Although I like this concept, I am purposely NOT engaging in this system. Not that I disagree with any of it – I’m just pulling back from any kind of service while I recover from ministry exhaustion.

The ironic beauty of this BLESS system is that God Himself is helping me engage with him. He is blessing me.woman - worship

It’s almost a replay of how God took care of Elijah when he was discouraged and depressed after a massive battle. (If you want to read that story, check out First Kings 19.)

Now, I don’t believe I am anywhere close to being a powerful servant such as Elijah.

I just know God loves me and he’s taking care of me.

Here’s how it works:

Begin with Prayer: At times, I’ve been so depleted, the only prayer words I could speak were “God oh God” or “Jesus, help!” But the sweet truth is that God still heard me. We don’t have to pray a certain way or follow a formula for Abba Father to hear the cries of our hearts.

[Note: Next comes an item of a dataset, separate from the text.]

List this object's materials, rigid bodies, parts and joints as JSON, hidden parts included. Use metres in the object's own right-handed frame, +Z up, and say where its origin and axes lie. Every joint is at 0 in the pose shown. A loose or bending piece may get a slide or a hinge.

[Read more about Redefining Prayer]

Listen and Engage: In the quiet of the night when all I hear is the cat’s snores – I sense God near. He is listening to me and for me, and I for him. Sometimes he speaks a verse I’ll look up and journal through. Sometimes it’s just the inner warmth of knowing he’s engaging and connecting with me. I love that. Sometimes it’s whole paragraphs of guidance and truth.

Being listened to = being loved.

Eat: This piece of the acrostic is a bit more eclectic because I’m not talking about real food. Although a healthy recovery does include nutritious eating as in blueberries, dark chocolate, lots of water, repeat.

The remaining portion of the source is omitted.